The Pelicans know that they hold leverage until next season, after which Davis will opt out and become a free agent. The Pelicans will not trade Davis before this year’s deadline unless they are blown away by an offer; this is because the Boston Celtics will be able to enter the bidding war in the offseason, and have more assets to give up than any other team. However, the only way they will get involved in discussions is if they believe they can re-sign Davis.
Lakers will push hard for a deal prior to the trade deadline, and Pelicans officials know this: L.A.'s best offer on February 7 will still be available to New Orleans months later — when Boston can be in the bidding. https://t.co/8NUUp5i2VX
— Adrian Wojnarowski (@wojespn) January 29, 2019
On paper, it makes more sense for the Lakers to wait until Davis is a free agent and then sign him. However, by the time he is available, LA’s young core will be up for new contracts, and because of the salary cap, the Lakers can’t afford everyone. There is also the chance that Davis gets traded somewhere else and re-signs with his new team, eliminating any chance of Los Angeles pairing him with LeBron James. This is exactly what happened with Paul George, and perhaps Magic Johnson is worried about missing out on another star.
Perhaps the most important reason for the Lakers to make a trade now is to set themselves up for free agency this summer. Even with AD and LeBron, it’s very unlikely that LA is able to defeat the Golden State Warriors. They need another star, and their roster is constructed to make that possible.
With plenty of money coming off the books after the season, Los Angeles will have cap space for a max or near-max contract, and reports are that if Davis is on the team, both Kyrie Irving and Klay Thompson would seriously consider joining the Lakers. Maybe that still happens without Davis, but with LeBron James turning 35 this year, can the Lakers afford to wait?
If the Lakers are prepared to make a godfather offer, the Cavs would do well to get involved. A possible deal could look something like this:
CLE receives: PG Lonzo Ball, SG Solomon Hill
LAL receives: SG Alec Burks, PF Anthony Davis
That’s quite a lot for the Lakers to give up, but if it gets them Davis and Irving or Thompson, it is definitely worth doing. The Pelicans all of a sudden have an excellent young core along with nearly $20 million in expiring salary. The Cavs gain Ball and take on Solomon Hill’s bad contract, which would be flipped at next year’s trade deadline.
Cleveland would essentially be trading Burks and Hood for Ball and Hill. That’s a pretty good deal, even if the Cavaliers have to send a protected pick or two to LA or New Orleans to sweeten the pot a bit.

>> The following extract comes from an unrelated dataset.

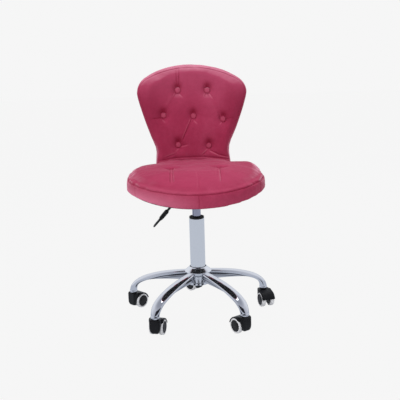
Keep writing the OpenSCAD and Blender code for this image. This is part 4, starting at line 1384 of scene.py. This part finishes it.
backFolds = [
    # pleats and pulls, as start, end, depth, width, fading, painted shade, painted highlight; a place with a
    # button's number first is measured from that button
    # double pleat up from the upper left button, three short ones from the upper right
    ((0, 0.0050, 0.006), (-0.0440, 0.832), 0.0018, 0.0019, True, 0.70, 0),
    ((0, -0.0035, 0.006), (-0.0535, 0.828), 0.0015, 0.0019, True, 0.55, 0),
    ((0, 0.0012, 0.020), (-0.0487, 0.828), -0.0006, 0.0018, True, 0, 0.35),
    ((1, -0.0090, 0.007), (1, -0.0105, 0.034), 0.0016, 0.0017, True, 0.50, 0),
    ((1, 0.0000, 0.008), (1, 0.0000, 0.036), 0.0014, 0.0017, True, 0.45, 0),
    ((1, 0.0085, 0.007), (1, 0.0110, 0.034), 0.0016, 0.0017, True, 0.50, 0),
    # short fans under the upper buttons
    ((0, -0.006, -0.010), (0, -0.018, -0.026), 0.0014, 0.0020, True, 0.15, 0.35),
    ((0, 0.007, -0.010), (0, 0.022, -0.026), 0.0016, 0.0020, True, 0.15, 0.40),
    ((1, -0.006, -0.011), (1, -0.013, -0.026), 0.0016, 0.0018, True, 0.15, 0.45),
    ((1, 0.001, -0.012), (1, 0.002, -0.027), 0.0014, 0.0018, True, 0.15, 0.35),
    ((1, 0.009, -0.010), (1, 0.024, -0.033), 0.0020, 0.0019, True, 0.20, 0.55),
    # soft hollows from the upper row to the middle row
    ((0, -0.012, -0.022), (2, 0.010, 0.020), 0.0010, 0.0052, False, 0.10, 0.10),
    ((1, 0.018, -0.030), (4, -0.010, 0.020), 0.0008, 0.0052, False, 0.05, 0.08),
    # middle row: pulls to the side edges and the light curls beside the outer buttons
    ((2, -0.008, -0.006), (2, -0.050, -0.012), 0.0018, 0.0019, True, 0.50, 0),
    ((2, 0.009, 0.003), (2, 0.015, 0.026), 0.0014, 0.0020, True, 0.10, 0.35),
    ((2, 0.000, -0.012), (2, 0.012, -0.024), 0.0012, 0.0022, True, 0.05, 0.35),
    ((4, 0.008, 0.002), (4, 0.046, 0.006), 0.0016, 0.0019, True, 0.40, 0),
    ((4, -0.011, 0.000), (4, -0.017, 0.032), 0.0022, 0.0018, True, 0.35, 0.50),
    ((4, -0.002, -0.012), (4, -0.012, -0.024), 0.0012, 0.0022, True, 0.05, 0.40),
    # centre button: the long double pull down to the lower left button
    ((3, -0.0075, -0.009), (5, 0.0160, 0.018), 0.0026, 0.0019, False, 0.55, 0.40),
    ((3, -0.0020, -0.012), (5, 0.0215, 0.030), 0.0014, 0.0019, True, 0.30, 0.30),
    ((3, 0.004, -0.012), (3, 0.018, -0.028), 0.0018, 0.0020, True, 0.15, 0.50),
    # lower left button: curl to its right, and a long light crease along the foot
    ((5, 0.010, -0.002), (5, 0.040, 0.004), 0.0018, 0.0019, True, 0.30, 0.45),
    ((5, 0.008, -0.009), (5, -0.010, -0.030), 0.0016, 0.0022, True, 0.15, 0.45),
    ((5, -0.012, -0.030), (-0.112, 0.506), 0.0014, 0.0022, True, 0.20, 0.35),
    # lower right button: the peaked crease that runs out to the right edge
    ((6, 0.004, -0.014), (6, 0.034, -0.030), 0.0030, 0.0019, False, 0.55, 0.80),
    ((6, 0.034, -0.030), (0.126, 0.506), 0.0026, 0.0020, False, 0.50, 0.60),
    ((6, -0.004, -0.014), (6, -0.030, -0.036), 0.0022, 0.0020, True, 0.25, 0.55),
    # slack cloth gathered along the foot, above the seat
    ((-0.124, 0.500), (-0.060, 0.5075), 0.0018, 0.0022, False, 0.45, 0.35),
    ((-0.066, 0.5075), (0.040, 0.5085), 0.0020, 0.0022, False, 0.50, 0.30),
    ((0.034, 0.5085), (0.128, 0.499), 0.0022, 0.0022, False, 0.55, 0.45),
]


def foldPlace(place):
    if len(place) == 2:
        return Vector(place)
    button, across, up = place
    x, z = backSettings["buttons"][button]
    return Vector((x + across, z + up))


def sculptBack(piece):
    s = backSettings
    folds = [[foldPlace(start), foldPlace(end), *rest] for start, end, *rest in backFolds]
    mesh = piece.data
    values = [0.0] * len(mesh.vertices)
    lean = math.radians(s["lean"])
    inward = Vector((0, math.cos(lean), -math.sin(lean)))
    # the front panel is sewn to the side band a little inside the outline
    outline = [Vector((side * p.x, p.y)) for p in backHalf(s["seamInset"], 14) for side in (-1, 1)]
    seamTree = makeTree([backPoint(*eased(p), 0) for p in outline])
    normals = [v.normal.copy() for v in mesh.vertices]
    for k, v in enumerate(mesh.vertices):
        p, n = v.co.copy(), normals[k]
        depth = p.y - backPoint(p.x, p.z, 0).y
        front = smoothStep(-0.006, -0.024, depth)
        if front <= 0 or n.y > 0.1:
            continue
        sink, shade, lit = 0.0, 0.0, 0.0
        for x, z in s["buttons"]:
            dx, dz = p.x - x, p.z - z
            r = math.hypot(dx, dz * (0.80 if dz > 0 else 1.0))
            sink = max(sink, s["pitDepth"] / (1 + (max(0, r - 0.006) / 0.0150) ** 2) ** 1.3)
            above = bell(math.hypot(dx * 0.95, (dz - 0.0165) * 0.85), 0.0118)
            rim = bell(max(0, r - 0.010), 0.0018)
            shade = max(shade, 0.80 * above, (0.35 + 0.45 * smoothStep(-0.012, 0.010, dz)) * rim)
        sink, shade, lit = addFolds(Vector((p.x, p.z)), folds, sink, shade, lit, 0.9)
        spot = seamTree.find(backPoint(p.x, p.z + crestDrop(p.x, p.z), 0))[0]
        seam = bell(math.hypot(spot.x - p.x, spot.z - p.z), 0.0015)
        sink += 0.0012 * seam
        shade = max(shade, 0.30 * seam)
        wave = noise.noise(p * 17) * 0.0012 + noise.noise(p * 40 + Vector((5, 2, 9))) * 0.0004
        v.co += inward * front * (min(sink, s["pitDepth"] + 0.001) - wave)
        values[k] = (shade - lit * 0.6) * front
    paintPoints(mesh, "fold", values)


def makeBackPad(s):
    g = s["slim"]
    profile = [
        # inset from the outline, depth behind the board's face
        (0.0118, -0.0003), (0.0118, s["coverD"] - 0.001), (0.004, s["coverD"] - 0.001),
        (g + 0.0006, s["coverD"] - 0.005), (g, 0.006), (g, -0.001), (g, -0.008), (g + 0.0012, -0.0135),
        (g + 0.004, -0.0185), (g + 0.008, -0.0225),
        (g + 0.013, -0.0258), (g + 0.020, -0.0282), (g + 0.028, -0.0295),
    ]
    rings = [backRing(0.0118, k, -0.0003) for k in (0.1, 0.35, 0.6, 0.8)]
    rings += [backRing(inset, 1, d) for inset, d in profile]
    rings += [backRing(g + 0.028, k, -0.0295 - 0.0016 * (1 - k)) for k in
              (0.93, 0.85, 0.76, 0.66, 0.55, 0.43, 0.3, 0.16, 0.05)]
    pad = makePiece("backPad", *joinRings(rings), velvet)
    tidyNormals(pad)

    def hold(p):
        depth = p.y - backPoint(p.x, p.z, 0).y
        return smoothStep(0.014, 0.004, depth) if depth > -0.001 else 1.0

    inflate(pad, s, hold)
    sculptBack(pad)
    mount(pad, "seat", "back_pad")


def makeButtons(s):
    # cloth pulled over a domed cap and gathered under its edge
    r, h = s["buttonR"], s["buttonH"]
    profile = [(0, 0.0004), (r * 0.93, 0.0004), (r, 0.0016), (r * 0.985, 0.0030), (r * 0.90, 0.0046),
               (r * 0.72, 0.0058), (r * 0.48, 0.0066), (r * 0.22, h - 0.0001), (0, h)]
    mesh = meshOnly(lathe("buttonShape", roundCorners(profile, 0.0008, 3), velvet, 72))
    values = []
    for v in mesh.vertices:
        out = math.hypot(v.co.x, v.co.y) / r
        turn = math.atan2(v.co.y, v.co.x)
        gather = smoothStep(0.75, 1.0, out) * (0.5 + 0.5 * math.cos(18 * turn)) * 0.00035
        if out > 0.05:
            v.co.x *= 1 - gather / (out * r)
            v.co.y *= 1 - gather / (out * r)
        # painted shade under the gathered edge, and a painted highlight on the dome
        values.append(0.5 * smoothStep(0.9, 1.0, out) * smoothStep(0.0035, 0.001, v.co.z)
                      - 0.22 * smoothStep(1.0, 0.5, out))
    paintPoints(mesh, "fold", values)
    facing = Matrix.Rotation(math.radians(90 - s["lean"]), 4, "X")
    for k, (x, z) in enumerate(s["buttons"]):
        where = Matrix.Translation(backPoint(x, z, s["buttonFloor"]))
        turn = Matrix.Rotation(-math.asin(x / s["curveR"]), 4, "Z")
        placeCopy(f"backButton{k + 1}", mesh, where @ (turn @ facing), "seat", None)
    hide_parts("back_buttons")


def makeRearCover(s):
    # taut rear panel, a little full, with a welted edge
    front, rear = s["coverD"], s["coverD"] + s["coverT"]
    steps = [(0.0045, front), (0.0035, front + 0.0008), (0.0032, front + 0.0018), (0.0038, rear - 0.0014),
             (0.0052, rear - 0.0003), (0.0085, rear), (0.0105, rear - 0.0006), (0.0125, rear - 0.0001),
             (0.018, rear + 0.0006), (0.026, rear + 0.0011)]
    rings = [backRing(0.026, k, front) for k in (0.1, 0.5, 0.9)] + [backRing(i, 1, d) for i, d in steps]
    rings += [backRing(0.026, k, rear + 0.0011 + 0.0018 * (1 - k * k)) for k in
              (0.94, 0.87, 0.79, 0.7, 0.6, 0.5, 0.4, 0.3, 0.2, 0.1, 0.04)]
    panel = makePiece("rearPanel", *joinRings(rings), velvet)
    tidyNormals(panel)
    subdivide(panel, 1)
    outline = [backPoint(p.x, p.y, rear) for p in backHalf(0.0105, 12)]
    outline += [Vector((-p.x, p.y, p.z)) for p in outline]
    tree = makeTree(outline)
    values = []
    for v in panel.data.vertices:
        depth = v.co.y - backPoint(v.co.x, v.co.z, 0).y
        # painted shade in a thin line along the welted edge
        values.append(0.7 * bell(tree.find(v.co)[2], 0.0016) if depth > front + 0.002 else 0)
        if depth > rear - 0.0005:
            v.co.y += noise.noise(v.co * 15) * 0.0009 + noise.noise(v.co * 38) * 0.0003
    paintPoints(panel.data, "fold", values)
    mount(panel, "seat", "back_rear_cover")


makeBackPad(backSettings)
makeButtons(backSettings)
makeRearCover(backSettings)
print("back made")


baseClothSettings = {
    "inset": 0.008,
    "thick": 0.0006,
    "lift": 0.0003,
    "reach": (0.218, 0.220, 0.188),   # half width, front and rear of the stapled edge
    "staples": 46,
    "stapleIn": 0.006,
    "wireR": 0.00035,
    "crown": 0.0095,
    "legs": 0.0011,
}


def makeBaseCloth(s):
    def under(x, y):
        return seatSettings["boardZ"] - seatFall(y, seatSettings["frontDrop"])

    rings = [seatRing(-s["inset"], k, lambda x, y: under(x, y) - s["thick"] - s["lift"]) for k in
             (0.04, 0.12, 0.2, 0.3, 0.4, 0.5, 0.6, 0.7, 0.8, 0.88, 0.94, 0.97, 0.985, 0.995, 1)]
    rings += [seatRing(-s["inset"], k, lambda x, y: under(x, y) - s["lift"]) for k in
              (1, 0.995, 0.97, 0.94, 0.8, 0.6, 0.4, 0.2, 0.04)]
    cover = makePiece("baseCloth", *joinRings(rings), baseCloth)
    tidyNormals(cover)
    wide, front, rear = s["reach"]
    for v in cover.data.vertices:
        edge = math.hypot(v.co.x / wide, v.co.y / (front if v.co.y < 0 else rear))
        slack = (1 - smoothStep(0.86, 0.99, edge)) * 0.00045
        turn = math.atan2(v.co.y, v.co.x)
        pucker = smoothStep(0.75, 0.96, edge) * (1 - smoothStep(0.985, 1.0, edge)) * 0.0003
        v.co.z -= slack * (0.5 + 0.5 * noise.noise(v.co * 26)) + pucker * (0.5 + 0.5 * math.cos(turn * s["staples"]))
    mount(cover, "seat", "seat_base_cover")
    makeStaples(s, under)


def makeStaples(s, under):
    # one mesh of small wire staples round the edge of the cloth
    bm = bmesh.new()
    for k in range(s["staples"]):
        a = 2 * math.pi * (k + 0.5) / s["staples"]
        (x, y), (x2, y2) = (seatPlan(turn, -s["inset"] - s["stapleIn"]) for turn in (a, a + 0.01))
        way = math.atan2(y2 - y, x2 - x)
        lean = Matrix.Rotation(way + math.radians(8 * noise.noise(Vector((k * 1.7, 0, 0)))), 4, "Z")
        where = Matrix.Translation((x, y, under(x, y) - 0.0009)) @ lean
        wires = [(s["crown"], Matrix.Rotation(math.radians(90), 4, "Y"))]
        wires += [(s["legs"], Matrix.Translation((end * 0.0046, 0, 0.0004))) for end in (-1, 1)]
        for length, place in wires:
            bmesh.ops.create_cone(bm, cap_ends=True, segments=8, radius1=s["wireR"], radius2=s["wireR"],
                                  depth=length, matrix=where @ place)
    mesh = bpy.data.meshes.new("baseStaples")
    bm.to_mesh(mesh)
    bm.free()
    mesh.materials.append(brightSteel)
    mount(newObject("baseStaples", mesh), "seat", None)


makeBaseCloth(baseClothSettings)
print("base cloth made")


# pieces kept from the frame

def dress(node, material):
    piece = frame["nodes"][node]
    if not piece.data.materials:
        piece.data.materials.append(material)
    for slot in piece.material_slots:
        slot.link = "OBJECT"
        slot.material = material


steelNodes = ["caster_stems", "thrust_bearing", "retaining_clip", "piston_rod", "release_pin", "lever_pivot",
              "plate_screws", "bracket_screws"]
steelNodes += [f"caster_{number}_axle" for number in range(1, casterCount + 1)]
for material, nodes in ((coatedSteel, ["seat_plate", "taper_socket", "back_brackets"]), (brightSteel, steelNodes),
                        (bushPlastic, ["caster_sockets"]), (plywood, ["seat_board", "back_board"])):
    for node in nodes:
        dress(node, material)

print("frame pieces dressed")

Ball’s fit with the Cavs is simple. He is a 21-year-old point guard with excellent passing skills and great defense, two things Collin Sexton does not have. Through 47 games this season, Ball is averaging 9.9 points, 5.4 assists, 5.3 rebounds, and 1.5 steals on 41% shooting, 33% from beyond the arc. He is under contract through the 2021-2022 season, during which he will be restricted free agent.
Ball would replace Collin Sexton in the starting lineup, but that isn’t necessarily a bad thing. Ball’s play style would be more conducive to playing with a wing (Zion Williamson or R.J. Barrett ideally) and Sexton may be better suited to coming off the bench, replacing Jordan Clarkson’s production when he is traded next season.
Trading for Ball makes perfect sense on the court, but two questions must be answered before the Cavs commit to a deal. The first is would Ball be happy playing in Cleveland long-term? He would most likely have a larger role with the Cavaliers than the Pelicans, but he and his family wanted to be in Los Angeles, and openly campaigned for first the Celtics and later the 76ers to pass on Ball so that the Lakers could draft him second overall.
Speaking of his family, the second question the Cavs have to ask themselves is are they comfortable dealing with Lavar Ball and the circus around him? Ball has been quiet recently, but there is always the chance of him running his mouth and drawing media attention where there doesn’t need to be any. Dan Gilbert is a very strong-headed owner and he and Ball would certainly clash.
Adding Lonzo Ball at a discount is certainly possible, but even if Cleveland can’t land Ball, or Anthony Davis is sent to a team other than the Lakers, the Cavaliers should do everything they can to be the third team in a Davis trade, as they need assets from wherever they can possibly get them.